— Dataset extract —
= = =
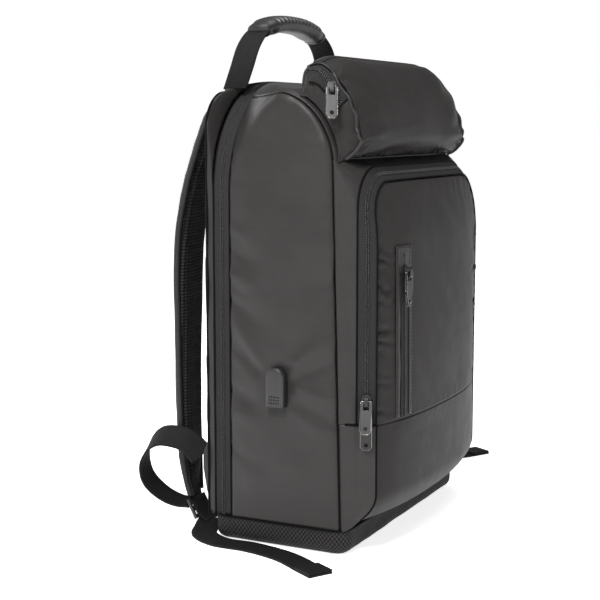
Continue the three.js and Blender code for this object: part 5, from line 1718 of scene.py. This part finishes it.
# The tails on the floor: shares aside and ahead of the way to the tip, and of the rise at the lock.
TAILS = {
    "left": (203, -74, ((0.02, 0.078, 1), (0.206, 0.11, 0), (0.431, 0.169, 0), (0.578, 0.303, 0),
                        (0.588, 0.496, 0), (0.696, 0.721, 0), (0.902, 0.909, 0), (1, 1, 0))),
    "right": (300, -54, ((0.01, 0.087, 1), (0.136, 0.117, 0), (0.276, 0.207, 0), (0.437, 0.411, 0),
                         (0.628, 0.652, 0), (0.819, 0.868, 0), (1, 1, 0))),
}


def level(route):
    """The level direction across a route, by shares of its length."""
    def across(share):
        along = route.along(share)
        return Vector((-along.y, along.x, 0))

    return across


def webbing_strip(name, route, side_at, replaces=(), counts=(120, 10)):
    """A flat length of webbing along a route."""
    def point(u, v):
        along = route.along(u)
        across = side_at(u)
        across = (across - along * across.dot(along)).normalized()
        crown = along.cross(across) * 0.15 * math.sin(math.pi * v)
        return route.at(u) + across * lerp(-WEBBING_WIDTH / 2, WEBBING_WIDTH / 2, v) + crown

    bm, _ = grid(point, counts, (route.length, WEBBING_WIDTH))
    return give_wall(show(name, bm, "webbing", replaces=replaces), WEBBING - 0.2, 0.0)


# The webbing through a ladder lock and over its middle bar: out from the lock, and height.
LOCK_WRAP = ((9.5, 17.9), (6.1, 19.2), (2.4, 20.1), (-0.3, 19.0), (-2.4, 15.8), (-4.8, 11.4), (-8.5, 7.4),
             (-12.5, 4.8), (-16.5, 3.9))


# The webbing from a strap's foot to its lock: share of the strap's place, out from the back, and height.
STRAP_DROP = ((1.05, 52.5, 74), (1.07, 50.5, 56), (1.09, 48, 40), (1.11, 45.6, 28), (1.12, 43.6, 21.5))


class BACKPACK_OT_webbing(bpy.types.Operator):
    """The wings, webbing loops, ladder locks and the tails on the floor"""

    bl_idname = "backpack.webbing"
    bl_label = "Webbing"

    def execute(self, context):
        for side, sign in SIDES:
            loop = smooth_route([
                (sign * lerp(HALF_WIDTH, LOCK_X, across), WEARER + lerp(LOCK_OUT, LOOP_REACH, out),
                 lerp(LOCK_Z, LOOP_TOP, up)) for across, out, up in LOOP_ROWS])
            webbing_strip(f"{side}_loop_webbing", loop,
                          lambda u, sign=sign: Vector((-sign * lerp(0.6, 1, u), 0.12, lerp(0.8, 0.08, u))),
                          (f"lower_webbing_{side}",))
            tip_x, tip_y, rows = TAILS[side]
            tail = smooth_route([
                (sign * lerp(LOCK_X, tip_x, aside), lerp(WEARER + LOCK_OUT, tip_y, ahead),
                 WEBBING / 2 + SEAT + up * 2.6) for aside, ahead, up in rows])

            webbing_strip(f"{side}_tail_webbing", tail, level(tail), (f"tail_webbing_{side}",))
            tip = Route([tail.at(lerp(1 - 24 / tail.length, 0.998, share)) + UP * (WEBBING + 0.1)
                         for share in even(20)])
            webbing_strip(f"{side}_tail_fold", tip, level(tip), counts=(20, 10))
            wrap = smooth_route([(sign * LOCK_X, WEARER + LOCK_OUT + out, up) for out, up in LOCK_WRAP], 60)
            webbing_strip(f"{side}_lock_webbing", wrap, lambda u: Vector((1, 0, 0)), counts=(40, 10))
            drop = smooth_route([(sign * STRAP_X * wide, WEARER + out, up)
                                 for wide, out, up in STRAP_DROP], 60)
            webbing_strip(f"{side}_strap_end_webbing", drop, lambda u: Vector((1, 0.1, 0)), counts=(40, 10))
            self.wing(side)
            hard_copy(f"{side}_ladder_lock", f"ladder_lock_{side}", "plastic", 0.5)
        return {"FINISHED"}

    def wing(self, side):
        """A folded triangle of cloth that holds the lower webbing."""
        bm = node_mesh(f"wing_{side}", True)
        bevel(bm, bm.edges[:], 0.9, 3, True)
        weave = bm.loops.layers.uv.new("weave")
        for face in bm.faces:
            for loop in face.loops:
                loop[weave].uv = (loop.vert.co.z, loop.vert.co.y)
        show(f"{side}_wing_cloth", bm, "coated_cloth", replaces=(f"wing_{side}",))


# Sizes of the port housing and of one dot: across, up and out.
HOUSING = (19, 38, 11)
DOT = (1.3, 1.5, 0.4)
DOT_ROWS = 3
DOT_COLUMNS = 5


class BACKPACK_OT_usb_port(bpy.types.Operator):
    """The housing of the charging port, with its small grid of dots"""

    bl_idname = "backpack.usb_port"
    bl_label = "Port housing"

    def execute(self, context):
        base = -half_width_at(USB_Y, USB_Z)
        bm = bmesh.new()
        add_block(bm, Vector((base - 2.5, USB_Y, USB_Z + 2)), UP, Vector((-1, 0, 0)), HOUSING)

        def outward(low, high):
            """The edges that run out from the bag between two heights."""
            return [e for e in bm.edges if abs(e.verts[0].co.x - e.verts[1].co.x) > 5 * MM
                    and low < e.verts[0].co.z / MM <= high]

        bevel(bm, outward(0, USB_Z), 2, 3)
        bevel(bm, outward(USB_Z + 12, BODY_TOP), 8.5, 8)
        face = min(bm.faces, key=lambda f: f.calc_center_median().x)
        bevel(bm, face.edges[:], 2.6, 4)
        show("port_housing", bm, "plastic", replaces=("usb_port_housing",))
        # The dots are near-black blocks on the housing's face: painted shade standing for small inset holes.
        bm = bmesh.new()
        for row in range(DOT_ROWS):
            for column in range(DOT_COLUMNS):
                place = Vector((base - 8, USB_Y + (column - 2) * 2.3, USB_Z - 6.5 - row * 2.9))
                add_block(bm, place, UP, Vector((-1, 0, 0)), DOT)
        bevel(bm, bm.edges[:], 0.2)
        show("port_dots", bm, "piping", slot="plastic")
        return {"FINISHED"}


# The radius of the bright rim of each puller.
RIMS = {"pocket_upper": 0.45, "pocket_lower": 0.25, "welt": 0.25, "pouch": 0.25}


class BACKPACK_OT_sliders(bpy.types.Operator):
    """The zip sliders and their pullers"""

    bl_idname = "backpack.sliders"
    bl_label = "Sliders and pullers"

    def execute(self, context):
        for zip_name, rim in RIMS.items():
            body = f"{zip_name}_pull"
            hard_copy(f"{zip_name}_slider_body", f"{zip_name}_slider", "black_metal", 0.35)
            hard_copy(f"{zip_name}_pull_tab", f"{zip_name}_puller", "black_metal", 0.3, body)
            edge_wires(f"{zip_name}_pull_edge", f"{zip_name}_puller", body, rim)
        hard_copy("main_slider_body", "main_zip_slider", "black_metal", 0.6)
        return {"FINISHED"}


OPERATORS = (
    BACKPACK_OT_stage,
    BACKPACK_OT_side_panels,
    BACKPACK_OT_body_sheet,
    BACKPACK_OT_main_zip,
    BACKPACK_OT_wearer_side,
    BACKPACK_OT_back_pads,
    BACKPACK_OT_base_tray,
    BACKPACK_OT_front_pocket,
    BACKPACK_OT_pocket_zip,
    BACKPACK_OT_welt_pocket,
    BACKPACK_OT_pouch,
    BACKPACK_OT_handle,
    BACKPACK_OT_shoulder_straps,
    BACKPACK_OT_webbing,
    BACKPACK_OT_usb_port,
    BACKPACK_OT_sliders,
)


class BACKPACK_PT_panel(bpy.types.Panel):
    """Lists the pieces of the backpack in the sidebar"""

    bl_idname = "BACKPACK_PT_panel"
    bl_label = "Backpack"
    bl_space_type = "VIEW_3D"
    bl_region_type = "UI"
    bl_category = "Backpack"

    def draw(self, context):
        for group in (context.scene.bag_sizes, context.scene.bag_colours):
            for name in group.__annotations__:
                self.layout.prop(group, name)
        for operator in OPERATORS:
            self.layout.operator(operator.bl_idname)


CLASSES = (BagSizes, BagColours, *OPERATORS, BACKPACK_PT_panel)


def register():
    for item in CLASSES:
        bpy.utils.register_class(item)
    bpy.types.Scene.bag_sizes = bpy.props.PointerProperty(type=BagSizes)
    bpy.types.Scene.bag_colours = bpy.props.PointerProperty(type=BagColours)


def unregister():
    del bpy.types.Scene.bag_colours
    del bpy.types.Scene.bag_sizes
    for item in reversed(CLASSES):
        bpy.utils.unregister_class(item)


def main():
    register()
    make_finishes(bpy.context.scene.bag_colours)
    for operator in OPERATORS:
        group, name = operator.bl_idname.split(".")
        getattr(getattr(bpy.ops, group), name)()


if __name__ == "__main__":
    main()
= = =
— Work to be completed —
In this exercise, copy only the lines from the opening line of the material through the line where "return route.at(u) +" appears.

— Exercise response —
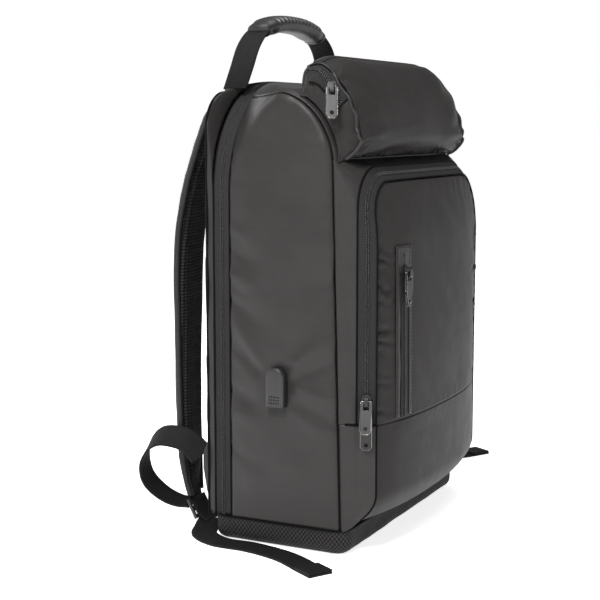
Continue the three.js and Blender code for this object: part 5, from line 1718 of scene.py. This part finishes it.
# The tails on the floor: shares aside and ahead of the way to the tip, and of the rise at the lock.
TAILS = {
    "left": (203, -74, ((0.02, 0.078, 1), (0.206, 0.11, 0), (0.431, 0.169, 0), (0.578, 0.303, 0),
                        (0.588, 0.496, 0), (0.696, 0.721, 0), (0.902, 0.909, 0), (1, 1, 0))),
    "right": (300, -54, ((0.01, 0.087, 1), (0.136, 0.117, 0), (0.276, 0.207, 0), (0.437, 0.411, 0),
                         (0.628, 0.652, 0), (0.819, 0.868, 0), (1, 1, 0))),
}


def level(route):
    """The level direction across a route, by shares of its length."""
    def across(share):
        along = route.along(share)
        return Vector((-along.y, along.x, 0))

    return across


def webbing_strip(name, route, side_at, replaces=(), counts=(120, 10)):
    """A flat length of webbing along a route."""
    def point(u, v):
        along = route.along(u)
        across = side_at(u)
        across = (across - along * across.dot(along)).normalized()
        crown = along.cross(across) * 0.15 * math.sin(math.pi * v)
        return route.at(u) + across * lerp(-WEBBING_WIDTH / 2, WEBBING_WIDTH / 2, v) + crown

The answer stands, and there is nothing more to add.